Глава пятая СТУДИЯ МАШКОВА И МАСТЕРСКАЯ КОНЧАЛОВСКОГО

Глава пятая

СТУДИЯ МАШКОВА И МАСТЕРСКАЯ КОНЧАЛОВСКОГО

Частная студия живописи и рисунка Ильи Ивановича Машкова, в которую Шура попал летом 1916 года, помещалась в Малом Харитоньевском переулке. Открылась студия еще в 1904 году, но в нарядный доходный дом в готическом стиле переехала лишь осенью 1906-го. «Над пятым этажом тянулась вверх башня, из которой хозяева решили сделать специальную мастерскую-студию», — вспоминал Машков, у которого в комнате в квартире на Мясницкой, 34, теснилось около сорока учеников. Зато в переоборудованной под студию башне получился стометровый зал с семиметровым потолком, где все с легкостью поместились.

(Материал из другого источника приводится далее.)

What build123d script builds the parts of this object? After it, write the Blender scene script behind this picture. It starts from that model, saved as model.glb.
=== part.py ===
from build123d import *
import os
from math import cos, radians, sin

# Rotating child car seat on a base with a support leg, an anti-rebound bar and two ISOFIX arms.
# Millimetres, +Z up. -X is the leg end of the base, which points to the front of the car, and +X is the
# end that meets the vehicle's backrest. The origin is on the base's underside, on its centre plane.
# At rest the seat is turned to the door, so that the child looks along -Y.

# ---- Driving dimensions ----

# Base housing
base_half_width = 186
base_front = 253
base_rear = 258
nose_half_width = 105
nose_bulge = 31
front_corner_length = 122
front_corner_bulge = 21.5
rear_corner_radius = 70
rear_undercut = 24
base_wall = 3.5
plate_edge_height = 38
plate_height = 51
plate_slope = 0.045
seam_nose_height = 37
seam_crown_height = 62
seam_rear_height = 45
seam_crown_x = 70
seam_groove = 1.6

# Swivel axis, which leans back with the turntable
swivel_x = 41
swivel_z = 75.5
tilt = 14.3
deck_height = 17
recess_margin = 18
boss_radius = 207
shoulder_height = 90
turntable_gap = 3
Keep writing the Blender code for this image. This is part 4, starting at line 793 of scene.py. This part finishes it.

Шура Лабас занимался у Машкова совсем недолго — лето 1916 и 1917 годов, во время каникул в Строгановском (летом 1915 года он посещал не менее популярную в Москве студию Федора Ивановича Рерберга[20] на Мясницкой, 24). Но даже короткое пребывание в студии приносило свои плоды, подтверждение чему — биографии знаменитых питомцев Машкова. «Я пришел вместе с моим товарищем Комарденковым. Помню, рыжебородый ассистент Машкова Мильман[21] сказал нам, где устроиться, мы заняли места и начали писать натурщицу, — вспоминал Лабас. — Все студенты писали очень ярко, контрастно. Стены были завешаны натюрмортами. Стиль И. И. Машкова отражался во всех картинах. Этот стиль мне уже был знаком по выставкам… Цветные, яркие до крайности, иногда написанные черной краской и даже с обводкой, а иногда ультрамарином, широким размашистым мазком». «Мастерская была высокая, двусветная, с антресолями, с отдельной комнатой, где Машков жил, с кухней, ванной, уборной, с огромным окном, прекрасно закрывавшимся механически двигавшимися шторами, и удобно развешанными лампами, легко останавливающимися на нужной высоте. По нескольким стенам развешаны были ранние — и превосходные работы мастера, относившиеся к первым периодам „Бубнового валета“. По-моему, лучше этого Машков потом и не писал», — вспоминал будущий остовец[22] Андрей Гончаров, которого осенью 1917 года, перед самым закрытием студии, в Харитоньевский привела мать.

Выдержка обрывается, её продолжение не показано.